The result would look something like the following:

attribute zero one two three four five six seven eight nine chi_squared num_values
— EXPECTED DIGIT 1 — -1 30.1 17.6 12.5 9.7 7.9 6.7 5.8 5.1 4.6 20.09 20959177
opening_price -1 31.7 20 13.3 9.7 7.2 5.7 4.8 4.1 3.6 1.266 19082595
closing_price -1 31.7 20 13.3 9.7 7.2 5.7 4.8 4 3.6 1.307 19083933
trade_date -1 0 100 0 0 0 0 0 0 0 468.182 20959177

The result contains the attribute name, expected and actual distributions of the digit
as a percentage, the chi-squared computation indicating how well that attribute
adheres to Benford’s Law, and the number of records actually considered.
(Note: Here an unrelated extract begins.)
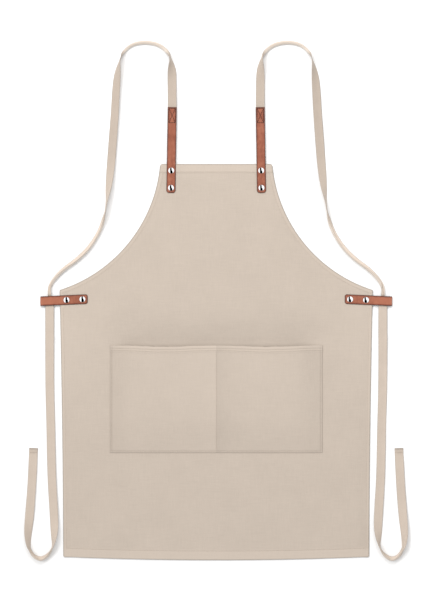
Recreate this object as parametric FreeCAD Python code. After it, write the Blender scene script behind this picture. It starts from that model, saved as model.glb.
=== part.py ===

By definition, the most-significant digit will never be zero. Therefore, when computing the
distribution of the most-significant digit, the ‘zero’ field will show -1 for all
attributes in the result.

The chi_squared column represents the critical value for a chi-squared test. If an
attribute’s chi_squared value is greater than the expected chi_squared value then that
attribute does not follow Benford’s Law.

In the above example, the trade_date attribute fails the chi-squared test, as 468.182 > 20.09.
This makes sense, because the data in that attribute is a date in YYYYMMDD format represented
as an unsigned integer, and the dataset contains stock data for only the past few years.


Profile() Testing

The data profiling code can be easily tested with the included Tests module.
hthor or ROXIE should be used to execute the tests, simply because Thor takes a
relatively long time to execute them. Here is how you invoke the tests:

  1. IMPORT DataPatterns;
  2. EVALUATE(DataPatterns.Tests);

If the tests pass then the execution will succeed and there will be no output.
These tests may take some time to execute on Thor. They run much faster on
either hthor or ROXIE, due to the use of small inline datasets.